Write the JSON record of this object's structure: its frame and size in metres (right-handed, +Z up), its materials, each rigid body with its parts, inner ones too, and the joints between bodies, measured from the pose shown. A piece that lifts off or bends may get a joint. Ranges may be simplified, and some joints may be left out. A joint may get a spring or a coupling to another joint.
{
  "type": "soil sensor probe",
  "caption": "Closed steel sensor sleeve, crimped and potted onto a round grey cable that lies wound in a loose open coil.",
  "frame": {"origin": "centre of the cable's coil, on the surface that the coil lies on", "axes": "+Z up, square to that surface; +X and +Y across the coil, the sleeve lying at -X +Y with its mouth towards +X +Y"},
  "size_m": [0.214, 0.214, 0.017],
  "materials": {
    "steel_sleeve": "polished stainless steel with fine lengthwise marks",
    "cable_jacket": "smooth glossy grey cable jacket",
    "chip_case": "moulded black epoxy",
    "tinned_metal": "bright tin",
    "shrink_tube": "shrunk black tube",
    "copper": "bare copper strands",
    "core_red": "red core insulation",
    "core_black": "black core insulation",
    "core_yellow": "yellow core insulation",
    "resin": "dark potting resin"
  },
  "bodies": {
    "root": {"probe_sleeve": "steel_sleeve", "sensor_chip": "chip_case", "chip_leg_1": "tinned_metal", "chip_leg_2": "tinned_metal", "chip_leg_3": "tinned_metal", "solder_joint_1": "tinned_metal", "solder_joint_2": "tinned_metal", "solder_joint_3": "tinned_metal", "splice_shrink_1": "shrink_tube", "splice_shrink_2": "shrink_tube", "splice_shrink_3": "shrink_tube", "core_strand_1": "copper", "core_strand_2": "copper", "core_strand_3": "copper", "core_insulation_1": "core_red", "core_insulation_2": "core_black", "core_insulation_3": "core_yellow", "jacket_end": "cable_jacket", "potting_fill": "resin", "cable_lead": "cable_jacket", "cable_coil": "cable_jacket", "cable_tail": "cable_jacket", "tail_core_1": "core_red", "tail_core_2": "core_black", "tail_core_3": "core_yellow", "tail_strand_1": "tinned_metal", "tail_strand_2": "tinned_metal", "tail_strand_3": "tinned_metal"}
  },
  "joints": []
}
________________________________________
Give an exact repetition of all the material.

Write the JSON record of this object's structure: its frame and size in metres (right-handed, +Z up), its materials, each rigid body with its parts, inner ones too, and the joints between bodies, measured from the pose shown. A piece that lifts off or bends may get a joint. Ranges may be simplified, and some joints may be left out. A joint may get a spring or a coupling to another joint.
{
  "type": "soil sensor probe",
  "caption": "Closed steel sensor sleeve, crimped and potted onto a round grey cable that lies wound in a loose open coil.",
  "frame": {"origin": "centre of the cable's coil, on the surface that the coil lies on", "axes": "+Z up, square to that surface; +X and +Y across the coil, the sleeve lying at -X +Y with its mouth towards +X +Y"},
  "size_m": [0.214, 0.214, 0.017],
  "materials": {
    "steel_sleeve": "polished stainless steel with fine lengthwise marks",
    "cable_jacket": "smooth glossy grey cable jacket",
    "chip_case": "moulded black epoxy",
    "tinned_metal": "bright tin",
    "shrink_tube": "shrunk black tube",
    "copper": "bare copper strands",
    "core_red": "red core insulation",
    "core_black": "black core insulation",
    "core_yellow": "yellow core insulation",
    "resin": "dark potting resin"
  },
  "bodies": {
    "root": {"probe_sleeve": "steel_sleeve", "sensor_chip": "chip_case", "chip_leg_1": "tinned_metal", "chip_leg_2": "tinned_metal", "chip_leg_3": "tinned_metal", "solder_joint_1": "tinned_metal", "solder_joint_2": "tinned_metal", "solder_joint_3": "tinned_metal", "splice_shrink_1": "shrink_tube", "splice_shrink_2": "shrink_tube", "splice_shrink_3": "shrink_tube", "core_strand_1": "copper", "core_strand_2": "copper", "core_strand_3": "copper", "core_insulation_1": "core_red", "core_insulation_2": "core_black", "core_insulation_3": "core_yellow", "jacket_end": "cable_jacket", "potting_fill": "resin", "cable_lead": "cable_jacket", "cable_coil": "cable_jacket", "cable_tail": "cable_jacket", "tail_core_1": "core_red", "tail_core_2": "core_black", "tail_core_3": "core_yellow", "tail_strand_1": "tinned_metal", "tail_strand_2": "tinned_metal", "tail_strand_3": "tinned_metal"}
  },
  "joints": []
}